◆ **TASK INSTRUCTIONS**
Write out the material below exactly, beginning at the line that contains "left = cap_frame(LEFT_CAP, LEFT_APEX, LEFT_HORN)" and ending with its last line, both ends included; write nothing else.
-- COLLECTED DATA start --
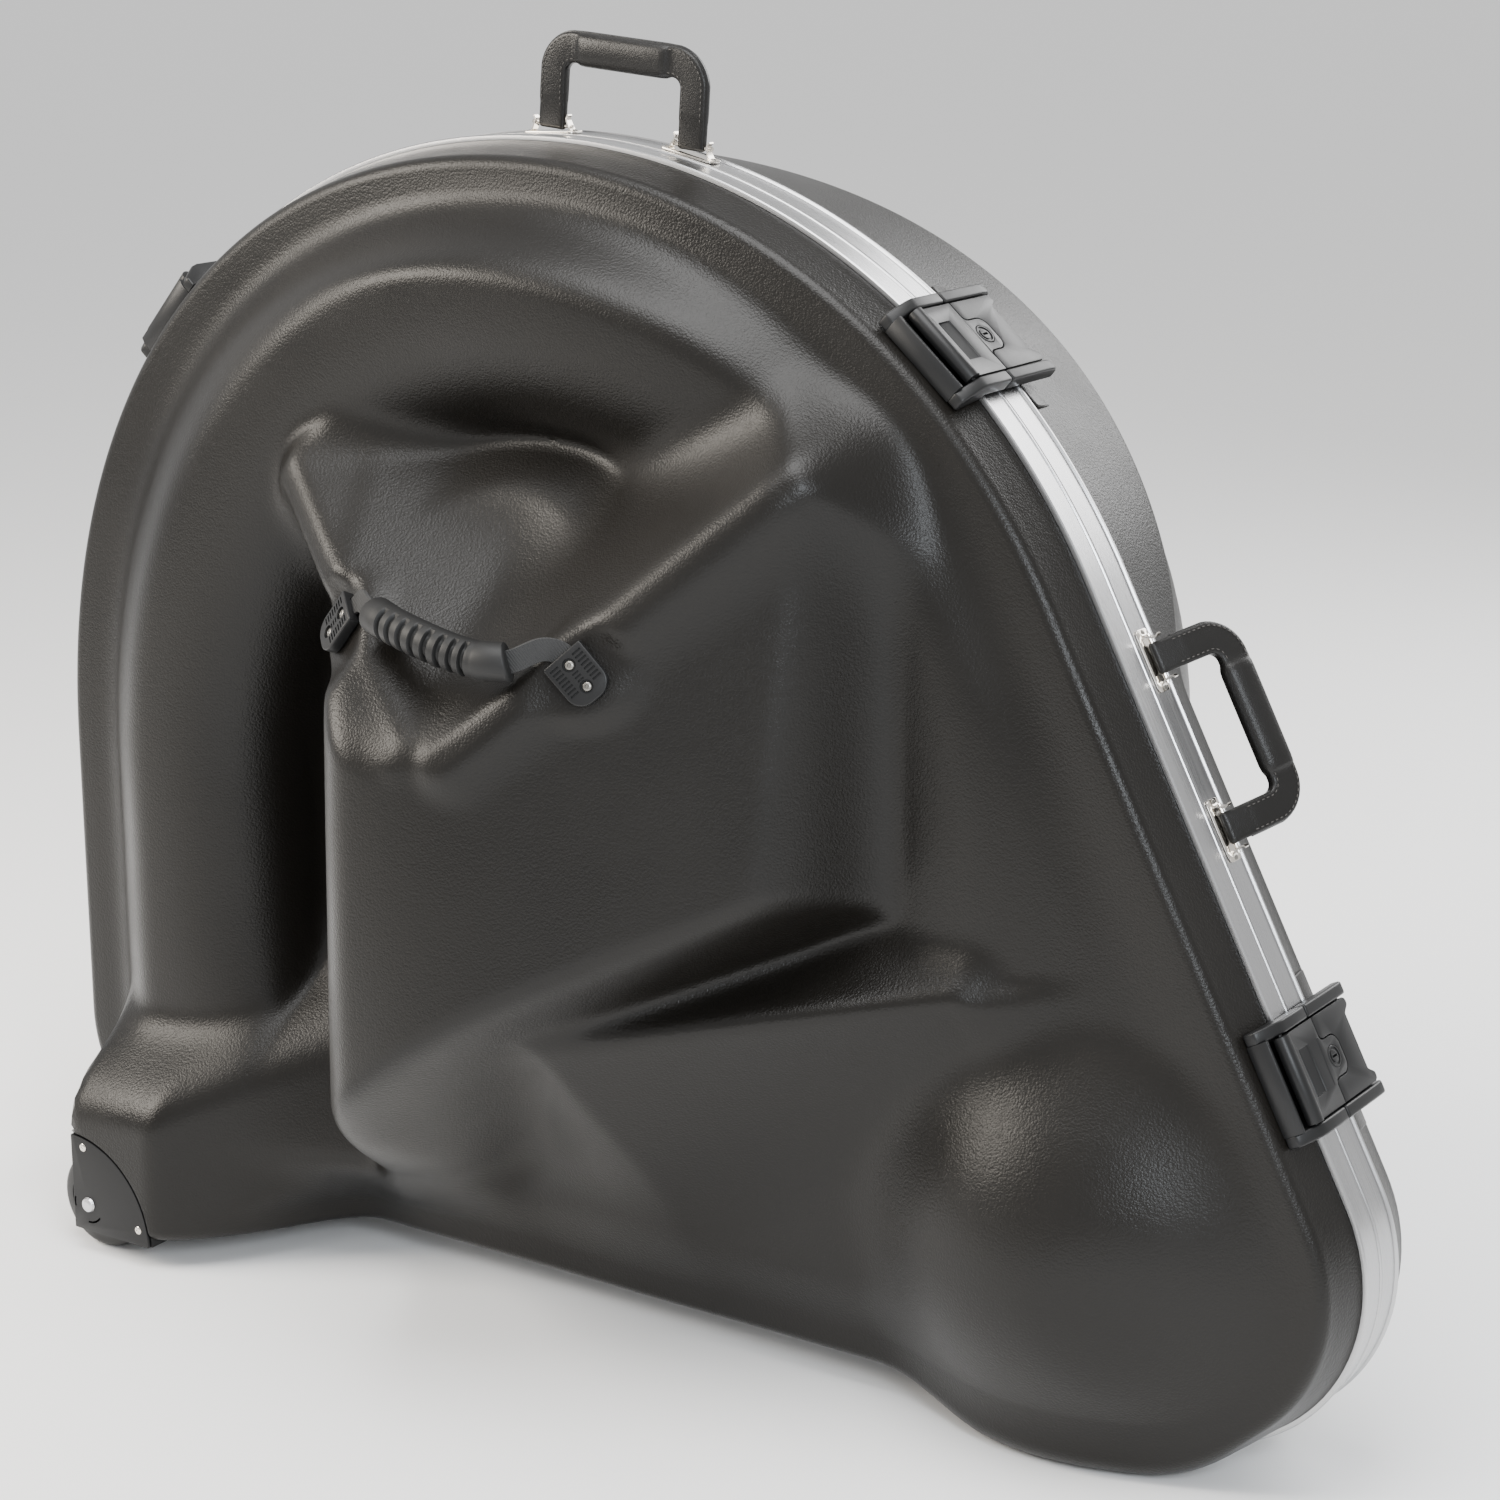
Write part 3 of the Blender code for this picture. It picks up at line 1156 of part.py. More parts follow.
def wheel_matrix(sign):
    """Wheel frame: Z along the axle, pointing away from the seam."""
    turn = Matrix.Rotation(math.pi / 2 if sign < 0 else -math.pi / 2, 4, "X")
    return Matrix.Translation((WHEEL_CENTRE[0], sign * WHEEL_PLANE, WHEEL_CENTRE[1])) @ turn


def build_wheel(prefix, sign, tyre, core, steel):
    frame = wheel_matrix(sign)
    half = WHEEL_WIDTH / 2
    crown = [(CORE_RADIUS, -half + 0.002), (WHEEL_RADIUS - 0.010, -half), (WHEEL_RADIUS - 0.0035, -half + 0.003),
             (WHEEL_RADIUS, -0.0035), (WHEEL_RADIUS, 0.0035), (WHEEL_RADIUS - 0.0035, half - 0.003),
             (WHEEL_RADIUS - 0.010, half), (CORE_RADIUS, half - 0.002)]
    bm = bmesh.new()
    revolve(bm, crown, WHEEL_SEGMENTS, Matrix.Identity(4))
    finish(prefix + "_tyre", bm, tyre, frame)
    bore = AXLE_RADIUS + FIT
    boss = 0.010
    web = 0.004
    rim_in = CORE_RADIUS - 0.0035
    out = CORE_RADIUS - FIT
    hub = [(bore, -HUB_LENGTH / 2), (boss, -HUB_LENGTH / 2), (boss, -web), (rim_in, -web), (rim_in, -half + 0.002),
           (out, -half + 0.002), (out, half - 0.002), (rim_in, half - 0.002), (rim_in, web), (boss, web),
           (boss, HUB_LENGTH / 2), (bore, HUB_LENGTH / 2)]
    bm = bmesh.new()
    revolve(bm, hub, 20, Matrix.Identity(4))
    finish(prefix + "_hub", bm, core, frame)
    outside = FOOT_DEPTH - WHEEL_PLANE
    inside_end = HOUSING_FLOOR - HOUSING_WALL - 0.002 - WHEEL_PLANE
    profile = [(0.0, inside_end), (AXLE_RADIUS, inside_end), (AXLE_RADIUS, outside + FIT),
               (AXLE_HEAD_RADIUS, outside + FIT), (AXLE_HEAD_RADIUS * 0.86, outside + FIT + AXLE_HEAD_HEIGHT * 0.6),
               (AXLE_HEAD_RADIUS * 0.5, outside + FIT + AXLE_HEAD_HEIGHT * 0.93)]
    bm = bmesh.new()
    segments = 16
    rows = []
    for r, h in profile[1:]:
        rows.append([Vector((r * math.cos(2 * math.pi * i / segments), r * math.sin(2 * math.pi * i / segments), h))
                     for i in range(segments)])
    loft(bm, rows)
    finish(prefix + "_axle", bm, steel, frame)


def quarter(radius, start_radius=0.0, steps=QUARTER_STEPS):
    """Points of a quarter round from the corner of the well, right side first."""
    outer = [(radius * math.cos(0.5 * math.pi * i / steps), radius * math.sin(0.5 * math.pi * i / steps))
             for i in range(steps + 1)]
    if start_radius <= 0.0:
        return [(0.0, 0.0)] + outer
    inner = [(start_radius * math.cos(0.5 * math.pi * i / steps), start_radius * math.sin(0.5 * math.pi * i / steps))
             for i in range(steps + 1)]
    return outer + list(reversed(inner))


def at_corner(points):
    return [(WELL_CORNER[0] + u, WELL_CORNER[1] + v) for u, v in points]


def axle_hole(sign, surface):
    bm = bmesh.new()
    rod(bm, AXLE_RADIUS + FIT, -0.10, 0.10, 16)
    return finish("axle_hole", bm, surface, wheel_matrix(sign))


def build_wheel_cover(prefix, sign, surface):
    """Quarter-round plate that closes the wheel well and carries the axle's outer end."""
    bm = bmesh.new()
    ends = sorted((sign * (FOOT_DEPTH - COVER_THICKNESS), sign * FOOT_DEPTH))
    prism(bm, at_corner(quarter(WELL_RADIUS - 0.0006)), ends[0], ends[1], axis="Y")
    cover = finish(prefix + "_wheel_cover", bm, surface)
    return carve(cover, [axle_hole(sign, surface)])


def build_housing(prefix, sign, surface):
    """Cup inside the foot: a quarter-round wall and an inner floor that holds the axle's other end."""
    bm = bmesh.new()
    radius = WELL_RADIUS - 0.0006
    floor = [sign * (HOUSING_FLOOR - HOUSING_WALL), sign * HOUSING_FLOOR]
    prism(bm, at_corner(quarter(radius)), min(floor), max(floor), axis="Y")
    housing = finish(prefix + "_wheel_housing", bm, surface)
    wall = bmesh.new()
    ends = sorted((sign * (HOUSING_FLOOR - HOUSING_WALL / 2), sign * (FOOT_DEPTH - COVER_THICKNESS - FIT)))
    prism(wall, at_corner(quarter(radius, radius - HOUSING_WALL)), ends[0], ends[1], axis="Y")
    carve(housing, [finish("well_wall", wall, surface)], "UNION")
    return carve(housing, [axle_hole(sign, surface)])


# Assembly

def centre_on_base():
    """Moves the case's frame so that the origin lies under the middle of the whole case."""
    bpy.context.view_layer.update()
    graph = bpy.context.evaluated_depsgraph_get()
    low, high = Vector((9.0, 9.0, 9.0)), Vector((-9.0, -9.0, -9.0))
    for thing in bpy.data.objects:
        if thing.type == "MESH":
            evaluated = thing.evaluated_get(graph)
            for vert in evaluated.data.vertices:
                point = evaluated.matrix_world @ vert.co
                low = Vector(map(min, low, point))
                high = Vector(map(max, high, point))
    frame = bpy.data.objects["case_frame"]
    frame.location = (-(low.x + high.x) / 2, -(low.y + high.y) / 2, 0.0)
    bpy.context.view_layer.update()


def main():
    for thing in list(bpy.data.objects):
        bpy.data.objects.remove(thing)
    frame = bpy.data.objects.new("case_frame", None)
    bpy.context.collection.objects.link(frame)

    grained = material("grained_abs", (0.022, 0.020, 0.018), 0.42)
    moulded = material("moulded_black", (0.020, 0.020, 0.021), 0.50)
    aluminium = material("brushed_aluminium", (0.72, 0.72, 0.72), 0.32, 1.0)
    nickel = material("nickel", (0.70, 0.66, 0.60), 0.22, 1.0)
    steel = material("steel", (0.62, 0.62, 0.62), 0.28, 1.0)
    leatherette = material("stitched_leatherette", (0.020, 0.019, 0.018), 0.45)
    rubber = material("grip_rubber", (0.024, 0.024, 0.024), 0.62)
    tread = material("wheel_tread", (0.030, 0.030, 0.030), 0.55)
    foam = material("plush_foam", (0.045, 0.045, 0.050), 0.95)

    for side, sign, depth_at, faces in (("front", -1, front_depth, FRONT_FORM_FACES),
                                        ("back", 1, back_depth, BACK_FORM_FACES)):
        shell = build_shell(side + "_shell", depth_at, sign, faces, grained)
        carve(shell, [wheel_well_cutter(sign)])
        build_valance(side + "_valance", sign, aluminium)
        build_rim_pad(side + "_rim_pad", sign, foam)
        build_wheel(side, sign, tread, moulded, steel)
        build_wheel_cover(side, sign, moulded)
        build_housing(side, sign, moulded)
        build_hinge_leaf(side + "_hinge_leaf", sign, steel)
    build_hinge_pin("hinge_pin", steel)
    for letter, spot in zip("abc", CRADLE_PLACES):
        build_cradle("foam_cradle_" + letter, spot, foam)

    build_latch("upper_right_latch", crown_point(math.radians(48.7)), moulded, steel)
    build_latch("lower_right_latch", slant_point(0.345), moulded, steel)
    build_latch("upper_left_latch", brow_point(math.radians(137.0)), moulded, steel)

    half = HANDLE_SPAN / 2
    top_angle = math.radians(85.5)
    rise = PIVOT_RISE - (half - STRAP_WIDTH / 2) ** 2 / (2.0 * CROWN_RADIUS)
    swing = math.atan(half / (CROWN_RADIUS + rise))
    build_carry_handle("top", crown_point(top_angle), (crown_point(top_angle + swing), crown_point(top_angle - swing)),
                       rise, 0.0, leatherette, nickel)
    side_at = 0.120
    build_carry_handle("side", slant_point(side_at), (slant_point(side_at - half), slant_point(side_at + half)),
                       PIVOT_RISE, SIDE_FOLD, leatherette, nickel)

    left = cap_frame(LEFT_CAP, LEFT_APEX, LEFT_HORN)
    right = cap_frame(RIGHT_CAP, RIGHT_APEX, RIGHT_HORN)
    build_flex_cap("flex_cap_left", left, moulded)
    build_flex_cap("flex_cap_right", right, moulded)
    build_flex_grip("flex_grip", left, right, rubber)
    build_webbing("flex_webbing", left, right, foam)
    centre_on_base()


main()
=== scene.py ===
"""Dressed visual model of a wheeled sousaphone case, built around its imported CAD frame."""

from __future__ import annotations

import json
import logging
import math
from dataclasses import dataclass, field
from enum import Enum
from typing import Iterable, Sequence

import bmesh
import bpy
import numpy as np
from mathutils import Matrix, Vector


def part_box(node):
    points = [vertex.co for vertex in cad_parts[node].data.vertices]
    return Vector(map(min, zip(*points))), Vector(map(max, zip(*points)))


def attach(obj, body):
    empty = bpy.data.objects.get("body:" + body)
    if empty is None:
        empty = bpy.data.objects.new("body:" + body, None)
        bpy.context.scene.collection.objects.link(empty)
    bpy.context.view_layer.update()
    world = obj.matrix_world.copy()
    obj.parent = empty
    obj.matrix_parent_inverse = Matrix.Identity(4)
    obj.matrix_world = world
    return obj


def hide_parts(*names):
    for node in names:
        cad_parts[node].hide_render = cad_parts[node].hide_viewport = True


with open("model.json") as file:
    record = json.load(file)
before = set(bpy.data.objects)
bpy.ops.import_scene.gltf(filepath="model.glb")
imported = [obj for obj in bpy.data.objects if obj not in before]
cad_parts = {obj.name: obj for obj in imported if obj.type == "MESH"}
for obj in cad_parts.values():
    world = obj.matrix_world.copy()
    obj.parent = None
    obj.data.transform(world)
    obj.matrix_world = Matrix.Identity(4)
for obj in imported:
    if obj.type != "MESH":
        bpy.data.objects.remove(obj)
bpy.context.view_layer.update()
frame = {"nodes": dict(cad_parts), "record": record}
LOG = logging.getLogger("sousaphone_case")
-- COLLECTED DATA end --
◆ **TASK OUTPUT**
    left = cap_frame(LEFT_CAP, LEFT_APEX, LEFT_HORN)
    right = cap_frame(RIGHT_CAP, RIGHT_APEX, RIGHT_HORN)
    build_flex_cap("flex_cap_left", left, moulded)
    build_flex_cap("flex_cap_right", right, moulded)
    build_flex_grip("flex_grip", left, right, rubber)
    build_webbing("flex_webbing", left, right, foam)
    centre_on_base()


main()
=== scene.py ===
"""Dressed visual model of a wheeled sousaphone case, built around its imported CAD frame."""

from __future__ import annotations

import json
import logging
import math
from dataclasses import dataclass, field
from enum import Enum
from typing import Iterable, Sequence

import bmesh
import bpy
import numpy as np
from mathutils import Matrix, Vector


def part_box(node):
    points = [vertex.co for vertex in cad_parts[node].data.vertices]
    return Vector(map(min, zip(*points))), Vector(map(max, zip(*points)))


def attach(obj, body):
    empty = bpy.data.objects.get("body:" + body)
    if empty is None:
        empty = bpy.data.objects.new("body:" + body, None)
        bpy.context.scene.collection.objects.link(empty)
    bpy.context.view_layer.update()
    world = obj.matrix_world.copy()
    obj.parent = empty
    obj.matrix_parent_inverse = Matrix.Identity(4)
    obj.matrix_world = world
    return obj


def hide_parts(*names):
    for node in names:
        cad_parts[node].hide_render = cad_parts[node].hide_viewport = True


with open("model.json") as file:
    record = json.load(file)
before = set(bpy.data.objects)
bpy.ops.import_scene.gltf(filepath="model.glb")
imported = [obj for obj in bpy.data.objects if obj not in before]
cad_parts = {obj.name: obj for obj in imported if obj.type == "MESH"}
for obj in cad_parts.values():
    world = obj.matrix_world.copy()
    obj.parent = None
    obj.data.transform(world)
    obj.matrix_world = Matrix.Identity(4)
for obj in imported:
    if obj.type != "MESH":
        bpy.data.objects.remove(obj)
bpy.context.view_layer.update()
frame = {"nodes": dict(cad_parts), "record": record}
LOG = logging.getLogger("sousaphone_case")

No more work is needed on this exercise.